▸ **Direction**:
Start at the line that has "pieces = rail()" and stop at the line that has "for body, members". Print those lines and all lines between them exactly, and nothing more.

▸ **Modeling code records**:
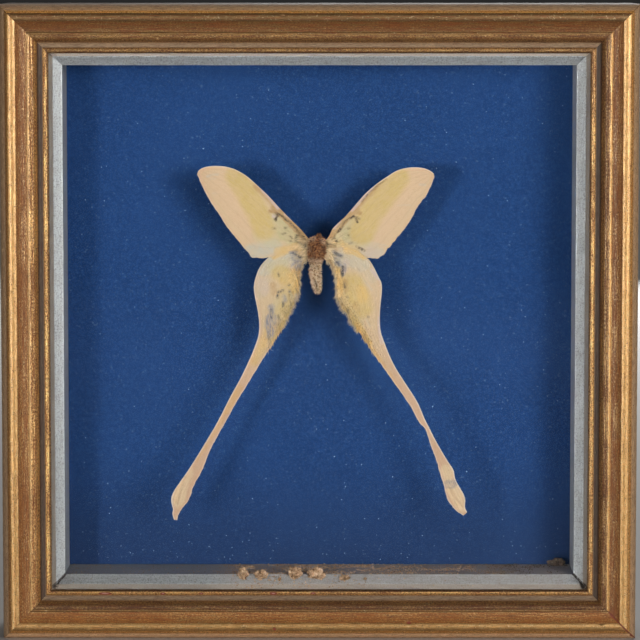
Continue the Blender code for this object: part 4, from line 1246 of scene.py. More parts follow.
# Nicks and frayed places in the margins: x, z, reach and depth
wingNicks = {
    "forewing_left": [(-27.2, -2.6, 0.8, 0.3), (-24.0, -4.2, 0.9, 0.35), (-47.0, 27.6, 0.7, 0.3)],
    "forewing_right": [(32.3, 4.2, 0.7, 0.45), (28.4, -0.8, 0.8, 0.5), (25.6, -3.9, 0.9, 0.5),
                       (42.4, 19.0, 0.6, 0.35), (30.3, 1.6, 0.5, 0.3)],
    "hindwing_left": [(-5.8, -13.0, 0.9, 0.3), (-6.3, -17.6, 1.0, 0.4), (-8.3, -21.6, 0.9, 0.4),
                      (-21.0, -7.6, 0.8, 0.25)],
    "hindwing_right": [(8.4, -22.6, 0.9, 0.45), (12.0, -26.6, 0.8, 0.4), (6.9, -17.6, 0.9, 0.35),
                       (17.6, -35.2, 0.7, 0.3)],
}

# Long creases of the twisted tail lobes: points, half width and depth
wingFolds = {
    "hindwing_left": [([(-53.6, -92.9), (-55.6, -98.5), (-56.6, -103.0)], 1.1, 0.7)],
    "hindwing_right": [([(53.2, -97.2), (54.8, -100.4), (56.0, -103.6)], 1.1, 0.7),
                       ([(56.2, -101.4), (58.4, -104.6)], 0.8, 0.4)],
}


def smoothRibs(ribs, splits):
    # A smooth curve through the ribs, with extra ribs between them.
    table = np.array(ribs)
    before = np.vstack([table[:1], table[:-2]])
    start, end = table[:-1], table[1:]
    after = np.vstack([table[2:], table[-1:]])
    t = (np.arange(splits) / splits)[None, :, None]
    a, b, c, d = (rows[:, None, :] for rows in (before, start, end, after))
    curve = 0.5 * (2 * b + (c - a) * t + (2 * a - 5 * b + 4 * c - d) * t ** 2
                   + (3 * b - a - 3 * c + d) * t ** 3)
    return np.vstack([curve.reshape(-1, table.shape[1]), table[-1:]])


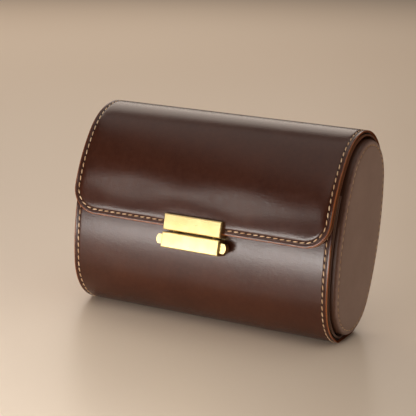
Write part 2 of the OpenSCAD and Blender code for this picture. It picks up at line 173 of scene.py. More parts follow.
# Grain: fine pores, slow changes of tone and slow changes of gloss, all placed on the object.
grain, given, wanted = node_group("hide_grain", {"Pores per metre": 1500.0}, ["Height", "Tone", "Gloss"])
place = put(grain, "ShaderNodeTexCoord").outputs["Object"]
pores = put(grain, "ShaderNodeTexVoronoi", {"Vector": place, "Scale": given[0]}).outputs["Distance"]
fine = put(grain, "ShaderNodeTexNoise", {"Vector": place, "Scale": 2600.0, "Detail": 3.0}).outputs[0]
hair = put(
    grain, "ShaderNodeTexNoise", {"Vector": place, "Scale": 420.0, "Detail": 5.0, "Roughness": 0.65}
).outputs[0]
slow = put(
    grain, "ShaderNodeTexNoise", {"Vector": place, "Scale": 38.0, "Detail": 4.0, "Roughness": 0.6}
).outputs[0]
height = maths(grain, "ADD", maths(grain, "MULTIPLY", pores, 0.55), maths(grain, "MULTIPLY", fine, 0.6))
tone = maths(grain, "ADD", maths(grain, "MULTIPLY", slow, 0.6), maths(grain, "MULTIPLY", hair, 0.4))
grain.links.new(height, wanted["Height"])
grain.links.new(ramp(grain, tone, 0.36, 0.62), wanted["Tone"])
grain.links.new(ramp(grain, hair, 0.3, 0.7), wanted["Gloss"])

# Burnish: a mask for the worn and polished skin beside a cut edge, from the mesh's own distance to it. On the
# end panels the same mask lays painted shade into the groove at the rim.
edge_burnish_and_groove_shade, given, wanted = node_group("edge_burnish_and_groove_shade", {"Solid to": 0.25, "Gone by": 0.8}, ["Mask"])
distance = put(edge_burnish_and_groove_shade, "ShaderNodeAttribute", attribute_name="edge").outputs["Fac"]
place = put(edge_burnish_and_groove_shade, "ShaderNodeTexCoord").outputs["Object"]
rub = put(edge_burnish_and_groove_shade, "ShaderNodeTexNoise", {"Vector": place, "Scale": 500.0, "Detail": 3.0}).outputs[0]
wavering = maths(edge_burnish_and_groove_shade, "ADD", distance, ramp(edge_burnish_and_groove_shade, rub, 0.3, 0.7, -0.15, 0.15))
edge_burnish_and_groove_shade.links.new(ramp(edge_burnish_and_groove_shade, wavering, given["Solid to"], given["Gone by"], 1.0, 0.0), wanted["Mask"])


def hide(name, dark, light, edge, solid_to, gone_by, pores, rough, relief):
    made, tree, shader = material(name, Specular_IOR_Level=0.33, Coat_Weight=0.18, Coat_Roughness=0.34)
    skin = put(tree, "ShaderNodeGroup", node_tree=grain)
    skin.inputs["Pores per metre"].default_value = pores
    # The edge mask carries the burnished colour of cut edges, and on the end panels painted shade in the
    # groove.
    burnish_and_shade_mask = put(tree, "ShaderNodeGroup", node_tree=edge_burnish_and_groove_shade)
    burnish_and_shade_mask.inputs["Solid to"].default_value = solid_to
    burnish_and_shade_mask.inputs["Gone by"].default_value = gone_by
    body = blend_colours(tree, skin.outputs["Tone"], (*dark, 1), (*light, 1))
    tree.links.new(blend_colours(tree, burnish_and_shade_mask.outputs["Mask"], body, (*edge, 1)), shader.inputs["Base Color"])
    polish = ramp(tree, skin.outputs["Gloss"], 0, 1, rough - 0.05, rough + 0.06)
    tree.links.new(polish, shader.inputs["Roughness"])
    bump = put(
        tree, "ShaderNodeBump", {"Height": skin.outputs["Height"], "Strength": relief, "Distance": 0.0001}
    )
    tree.links.new(bump.outputs[0], shader.inputs["Normal"])
    return made


brown_hide = hide(
    "brown_hide", dark=(0.042, 0.0098, 0.0037), light=(0.062, 0.0162, 0.0065), edge=(0.330, 0.095, 0.025),
    solid_to=0.2, gone_by=0.75, pores=1500, rough=0.20, relief=0.45,
)

# Sizes are in millimetres. The oval of the shell leans back. Its middle is at MID_Y and GROUND, its
# long sides are arcs of SIDE_R set off by SIDE_OFF, and its round ends are arcs of CAP_R about CAP_W.
LEAN = radians(12)
MID_Y, GROUND = 3.784, 49.3755
HALF_LENGTH = 69.0
SIDE_R, SIDE_OFF, CAP_R, CAP_W = 111.536, 80.536, 27.5, 24.0
SIDE_TURN = asin(CAP_W / (SIDE_R - CAP_R))
HINGE_LOW, MOUTH = 9.5, 19.5
HIDDEN_BY_FLAP = 24


# A point of the section, u towards the back across the oval and w up its long axis.
def leaned(u, w):
    return MID_Y + u * cos(LEAN) + w * sin(LEAN), GROUND - u * sin(LEAN) + w * cos(LEAN)


# Stations along an arc of the section: place and outward normal. The table presses the lowest ones flat.
def arc(centre, radius, start, end, steps):
    stations = []
    for k in range(steps + 1):
        a = start + (end - start) * k / steps
        y, z = leaned(centre[0] + radius * cos(a), centre[1] + radius * sin(a))
        ny, nz = cos(a) * cos(LEAN) + sin(a) * sin(LEAN), sin(a) * cos(LEAN) - cos(a) * sin(LEAN)
        if z < 0:
            z, ny, nz = 0.0, 0.0, -1.0
        stations.append((y, z, ny, nz))
    return stations


# The same stations, each with the length of hide up to it.
def paced(stations):
    run, length = [], 0.0
    for k, station in enumerate(stations):
        if k:
            length += hypot(station[0] - stations[k - 1][0], station[1] - stations[k - 1][1])
        run.append((length, *station))
    return run


# The point at x across and s along the hide, raised by a height in millimetres, and its normal.
def on_hide(run, x, s, height):
    k = min(max(bisect_right(run, (s,)) - 1, 0), len(run) - 2)
    a, b = run[k], run[k + 1]
    t = (s - a[0]) / (b[0] - a[0]) if b[0] > a[0] else 0.0
    y, z, ny, nz = (a[i] + t * (b[i] - a[i]) for i in (1, 2, 3, 4))
    size = hypot(ny, nz)
    normal = Vector((0, ny / size, nz / size))
    return (Vector((x, y, z)) + normal * height) / 1000, normal


# Height of the finished skin at a distance from its cut edge: rounded over, creased by the iron, and
# pulled in by the thread.
EDGE_ROUND, CREASE_IN, SEAM_IN = 0.4, 1.45, 2.45
CREASE_DEPTH, CREASE_WIDTH = 0.16, 0.16
CHANNEL_DEPTH, CHANNEL_WIDTH = 0.30, 0.42


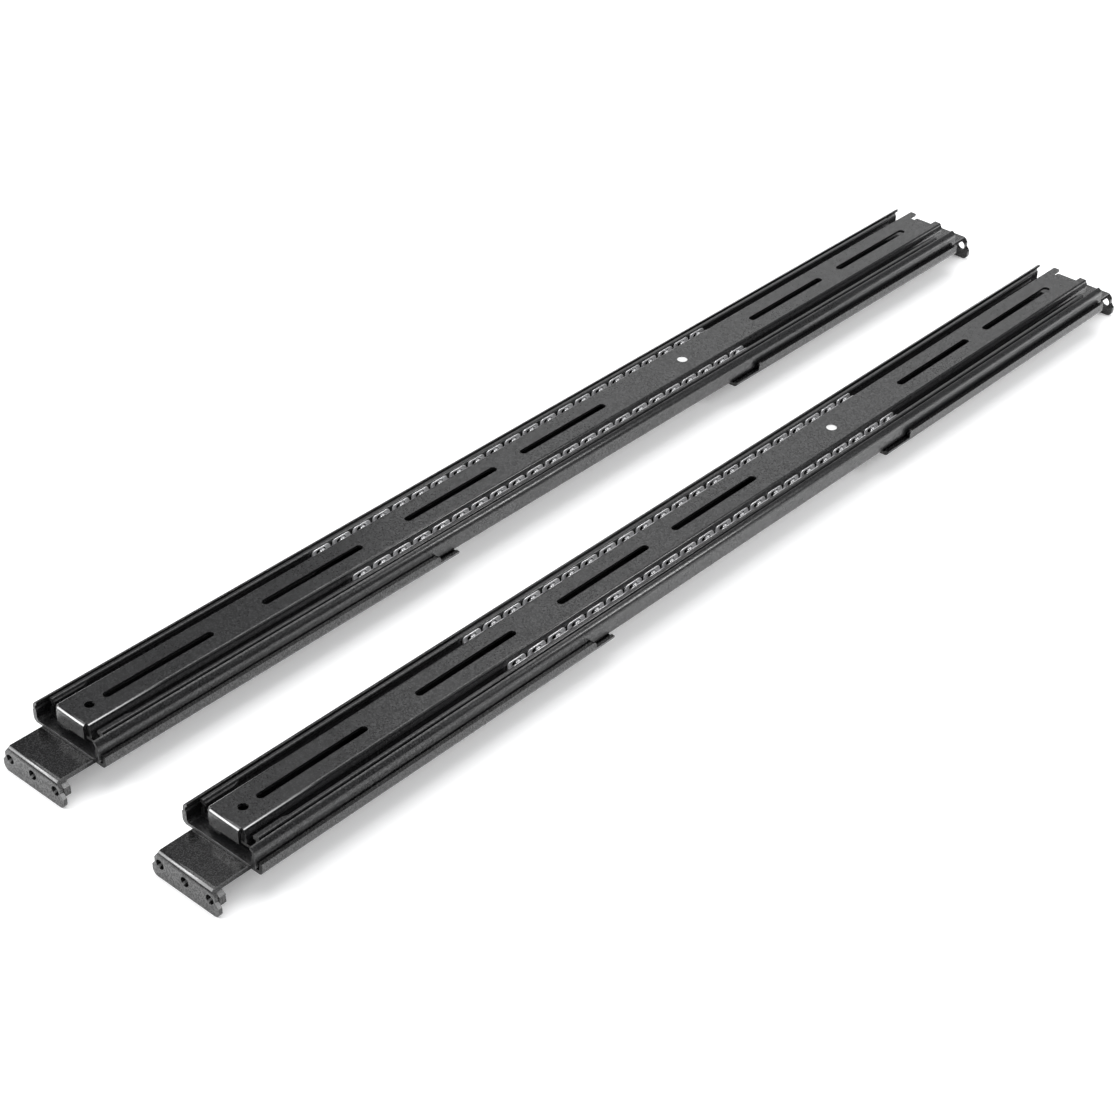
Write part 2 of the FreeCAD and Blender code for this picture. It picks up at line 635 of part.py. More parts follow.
def with_weld_nuts(front_bracket):
    """Adds a hexagon nut behind each hole of the flange, welded on and bored to its thread."""
    back = FRONT - FLANGE_REACH + BRACKET_SHEET
    corner = WELD_NUT_HEX / math.sqrt(3)
    nuts = []
    for i in (-1, 0, 1):
        ring = [FreeCAD.Vector(
            i * RACK_HOLE_PITCH + corner * math.sin(math.radians(60 * k)), back,
            RACK_HOLE_HEIGHT + corner * math.cos(math.radians(60 * k))) for k in range(7)]
        nut = Part.Face(Part.makePolygon(ring)).extrude(FreeCAD.Vector(0, WELD_NUT_LENGTH, 0))
        bore = Part.makeCylinder(
            NUT_THREAD_RADIUS, 3 * WELD_NUT_LENGTH,
            FreeCAD.Vector(i * RACK_HOLE_PITCH, back - WELD_NUT_LENGTH, RACK_HOLE_HEIGHT),
            FreeCAD.Vector(0, 1, 0))
        nuts.append(nut.cut(bore))
    return front_bracket.fuse(nuts).removeSplitter()


# ---- Clamps --------------------------------------------------------------------------------

def clamp_studs(places):
    """Studs pressed into the outer member's web, flush with its inside."""
    tip = BRACKET_BOTTOM - CLAMP_NUT_HEIGHT - STUD_TIP
    return Part.Compound([
        prism(0, y, tip, SEAT + OUTER_SHEET, STUD_RADIUS, ROD_SIDES) for y in places])


def clamp_nuts(places):
    """Hexagon nuts that hold the bracket up against the outer member."""
    nuts = []
    bottom = BRACKET_BOTTOM - CLAMP_NUT_HEIGHT
    for y in places:
        body = prism(0, y, bottom, BRACKET_BOTTOM, CLAMP_NUT_HEX / math.sqrt(3), 6)
        thread = prism(
            0, y, bottom - 1, BRACKET_BOTTOM + 1, STUD_RADIUS + THREAD_GAP, ROD_SIDES)
        nuts.append(body.cut(thread))
    return Part.Compound(nuts)


# ---- Assembly ------------------------------------------------------------------------------

def raised(shape):
    """Lifts a piece that was drawn on the seat of the outer member."""
    shape.translate(FreeCAD.Vector(0, 0, SEAT))
    return shape


def rail():
    """Every piece of one rail, centred on X = 0."""
    front, rear = stud_places()
    front_bracket = bracket(
        FRONT_WALL_LENGTH, FRONT_TONGUE_LENGTH, FRONT_ADJUST, NUT_THREAD_RADIUS)
    rear_bracket = bracket(REAR_WALL_LENGTH, REAR_TONGUE_LENGTH, REAR_ADJUST, REAR_HOLE_RADIUS)
    return {
        "outer_member": raised(outer_member()),
        "middle_member": raised(middle_member()),
        "inner_member": raised(inner_member()),
        "latch_rivet": raised(latch_rivet()),
        "latch_spring": raised(latch_spring()),
        "outer_retainers": raised(Part.Compound([outer_retainer(side) for side in SIDES])),
        "outer_balls": raised(ball_rows(
            OUTER_BALL_X, OUTER_BALL_Z, OUTER_BALL_RADIUS, outer_ball_places())),
        "inner_retainers": raised(Part.Compound([inner_retainer(side) for side in SIDES])),
        "inner_balls": raised(ball_rows(
            INNER_BALL_X, INNER_BALL_Z, INNER_BALL_RADIUS, inner_ball_places())),
        "front_bracket": with_weld_nuts(front_bracket),
        "rear_bracket": turned_end_for_end(rear_bracket),
        "clamp_studs": clamp_studs(front + rear),
        "clamp_nuts": clamp_nuts(front + rear),
    }


os.makedirs("parts", exist_ok=True)
pieces = rail()
for name, side in (("left", -1), ("right", 1)):
    for node, shape in pieces.items():
        placed = shape.copy()
        placed.translate(FreeCAD.Vector(side * RAIL_PITCH / 2, 0, 0))
        placed.exportStep(f"parts/{name}_{node}.step")
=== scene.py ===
# %% [markdown]
# # A pair of black server rails
#
# Two telescopic ball-bearing rails lie side by side on a white table, closed, with a folded
# bracket and a flange at each end.  The steel sections come from the CAD frame.  This notebook
# gives them their finishes, and builds what is too fine for the frame: the sheet retainers that
# carry the balls, the round balls, the rivet heads and the threads.
#
# Lengths are in metres.  X runs across the rails, Y from front to back and Z up.

import json
import math

import bpy
import numpy as np
from mathutils import Matrix, Vector

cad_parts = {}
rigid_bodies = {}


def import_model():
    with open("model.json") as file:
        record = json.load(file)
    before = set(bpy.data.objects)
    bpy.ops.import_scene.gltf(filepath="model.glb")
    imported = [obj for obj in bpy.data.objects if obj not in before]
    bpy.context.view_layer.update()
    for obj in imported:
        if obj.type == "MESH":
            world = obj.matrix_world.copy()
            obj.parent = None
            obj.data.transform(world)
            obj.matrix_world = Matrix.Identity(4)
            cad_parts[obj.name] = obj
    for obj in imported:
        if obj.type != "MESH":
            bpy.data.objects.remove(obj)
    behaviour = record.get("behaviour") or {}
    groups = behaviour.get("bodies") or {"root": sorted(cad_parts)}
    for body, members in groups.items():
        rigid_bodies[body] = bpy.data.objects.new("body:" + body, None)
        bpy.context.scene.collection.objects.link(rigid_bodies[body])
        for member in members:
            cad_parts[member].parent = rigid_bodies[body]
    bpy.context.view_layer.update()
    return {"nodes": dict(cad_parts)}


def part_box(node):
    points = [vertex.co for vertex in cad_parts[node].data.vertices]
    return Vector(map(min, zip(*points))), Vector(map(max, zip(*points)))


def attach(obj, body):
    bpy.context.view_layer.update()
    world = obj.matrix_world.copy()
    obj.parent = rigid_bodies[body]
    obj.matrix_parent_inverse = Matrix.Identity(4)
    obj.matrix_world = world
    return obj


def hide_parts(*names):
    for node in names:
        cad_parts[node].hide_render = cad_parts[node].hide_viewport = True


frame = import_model()
nodes = frame["nodes"]
MM = 0.001
SIDES = {"left": -1, "right": 1}

# %% [markdown]
# ## Measuring the frame
#
# Everything built later has to sit on the CAD parts, so its places are read from them and not
# typed in.  `box` gives the two corners of a whole node, which is enough for a single rivet.  A
# row of balls or studs is one node with many solids, so its mesh is first sorted into islands:
# points that share a face belong together, and each island has a box of its own.

# %% Places read from the frame


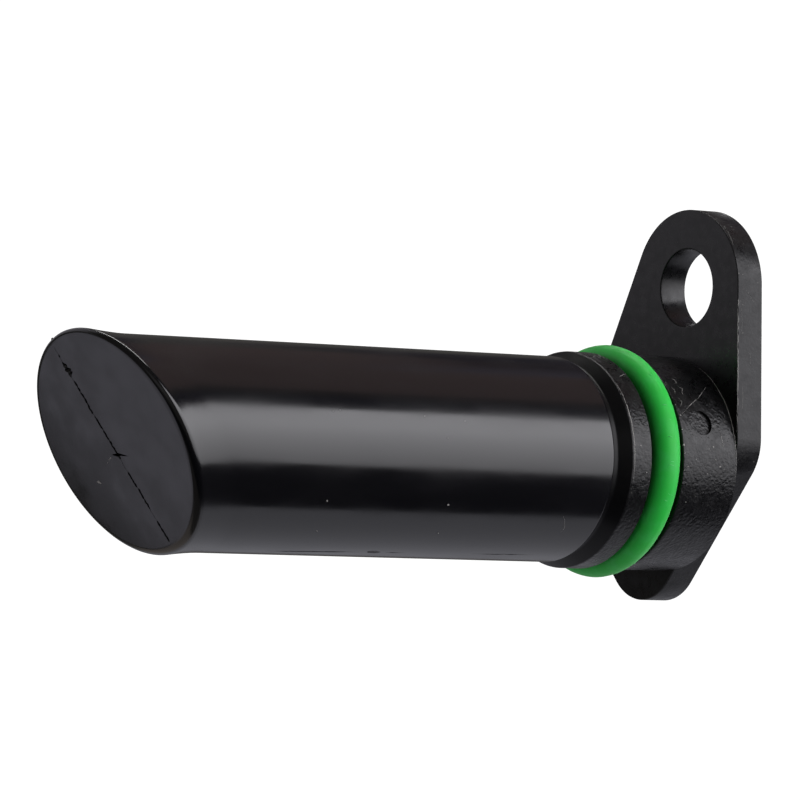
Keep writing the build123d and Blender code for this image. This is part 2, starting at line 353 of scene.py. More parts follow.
@dataclass(frozen=True)
class WorkedMetal(Finish):
    """Stamped, rolled or plated metal: fine lines the way it was rolled, and a faint mottle."""

    metallic: float = 1.0
    line_mm: float = 0.05
    line_height_mm: float = 0.0015
    mottle_mm: float = 0.6

    def pattern(self, tree: Tree, shader: Node, place: Socket) -> None:
        """Adds rolling lines and mottled gloss.

        Args:
            tree: the node tree.
            shader: its shader.
            place: Object coordinates, in metres.
        """
        lines = grain(tree, place, self.line_mm, stretch=(20.0, 20.0, 1.0))
        bump(tree, shader, (lines, self.line_height_mm))
        mottle = grain(tree, place, self.mottle_mm, detail=3.0)
        vary_gloss(tree, shader, mottle, self.roughness - 0.06, self.roughness + 0.08)


@dataclass(frozen=True)
class FiredCeramic(Finish):
    """Fired tan ceramic: a dull, slightly grainy block."""

    name: str = "fired_tan_ceramic"
    colour: str = "#9d8467"
    roughness: float = 0.6
    powder_mm: float = 0.08
    powder_height_mm: float = 0.004

    def pattern(self, tree: Tree, shader: Node, place: Socket) -> None:
        """Adds the grain of the fired powder."""
        powder = grain(tree, place, self.powder_mm, detail=3.0)
        bump(tree, shader, (powder, self.powder_height_mm))


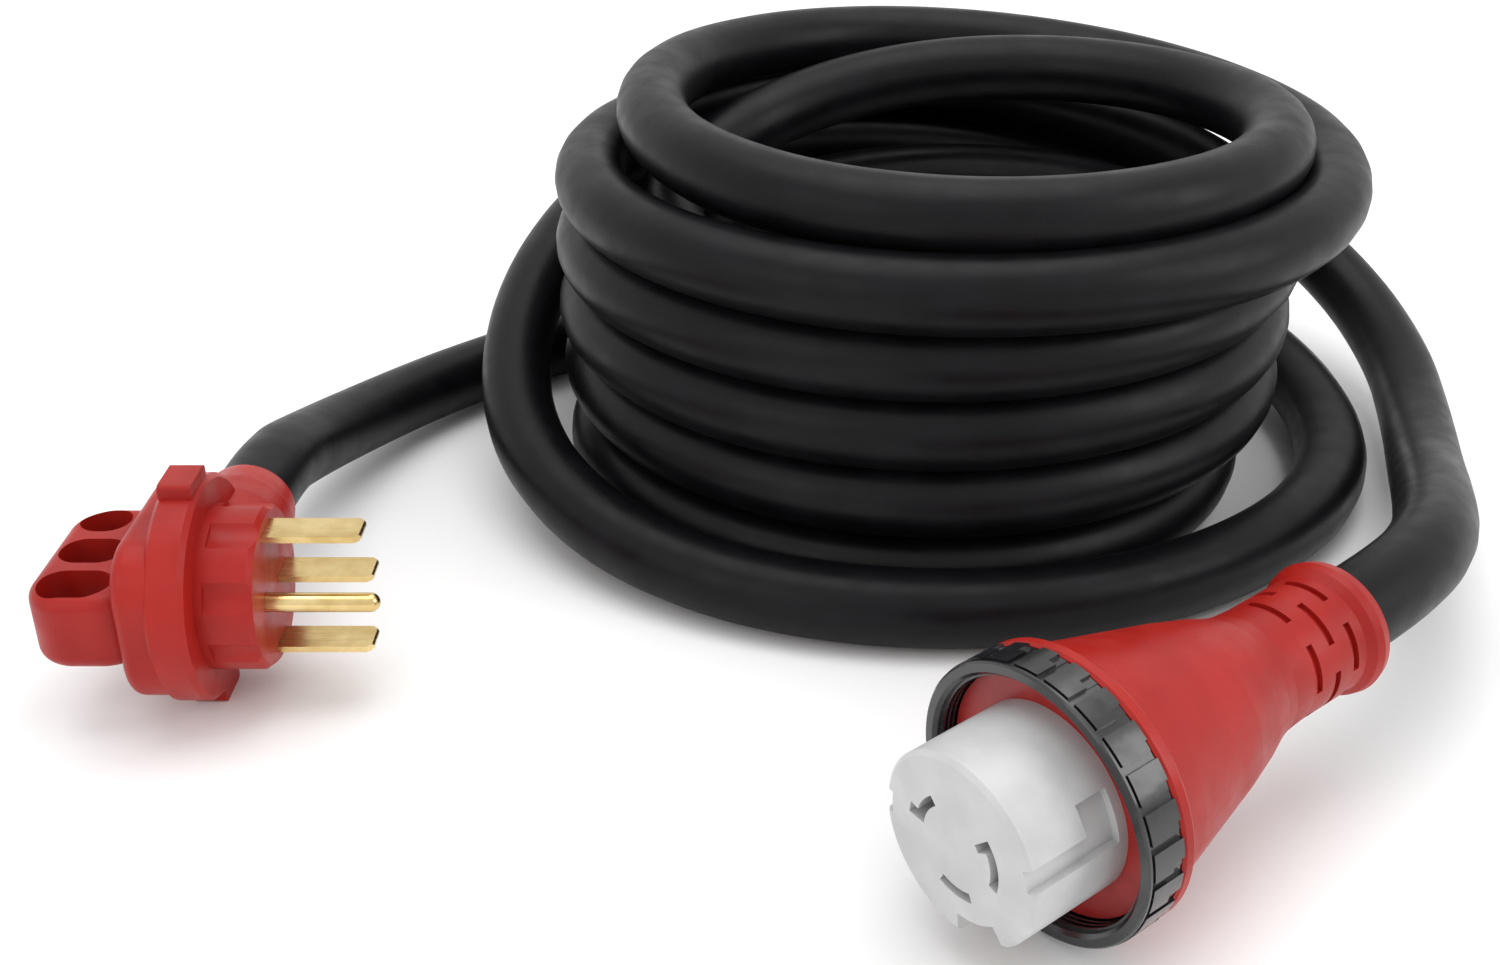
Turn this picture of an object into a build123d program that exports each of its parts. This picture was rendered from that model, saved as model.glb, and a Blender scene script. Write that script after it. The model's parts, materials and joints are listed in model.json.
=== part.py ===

▸ **Task output**:
pieces = rail()
for name, side in (("left", -1), ("right", 1)):
    for node, shape in pieces.items():
        placed = shape.copy()
        placed.translate(FreeCAD.Vector(side * RAIL_PITCH / 2, 0, 0))
        placed.exportStep(f"parts/{name}_{node}.step")
=== scene.py ===
# %% [markdown]
# # A pair of black server rails
#
# Two telescopic ball-bearing rails lie side by side on a white table, closed, with a folded
# bracket and a flange at each end.  The steel sections come from the CAD frame.  This notebook
# gives them their finishes, and builds what is too fine for the frame: the sheet retainers that
# carry the balls, the round balls, the rivet heads and the threads.
#
# Lengths are in metres.  X runs across the rails, Y from front to back and Z up.

import json
import math

import bpy
import numpy as np
from mathutils import Matrix, Vector

cad_parts = {}
rigid_bodies = {}


def import_model():
    with open("model.json") as file:
        record = json.load(file)
    before = set(bpy.data.objects)
    bpy.ops.import_scene.gltf(filepath="model.glb")
    imported = [obj for obj in bpy.data.objects if obj not in before]
    bpy.context.view_layer.update()
    for obj in imported:
        if obj.type == "MESH":
            world = obj.matrix_world.copy()
            obj.parent = None
            obj.data.transform(world)
            obj.matrix_world = Matrix.Identity(4)
            cad_parts[obj.name] = obj
    for obj in imported:
        if obj.type != "MESH":
            bpy.data.objects.remove(obj)
    behaviour = record.get("behaviour") or {}
    groups = behaviour.get("bodies") or {"root": sorted(cad_parts)}
    for body, members in groups.items():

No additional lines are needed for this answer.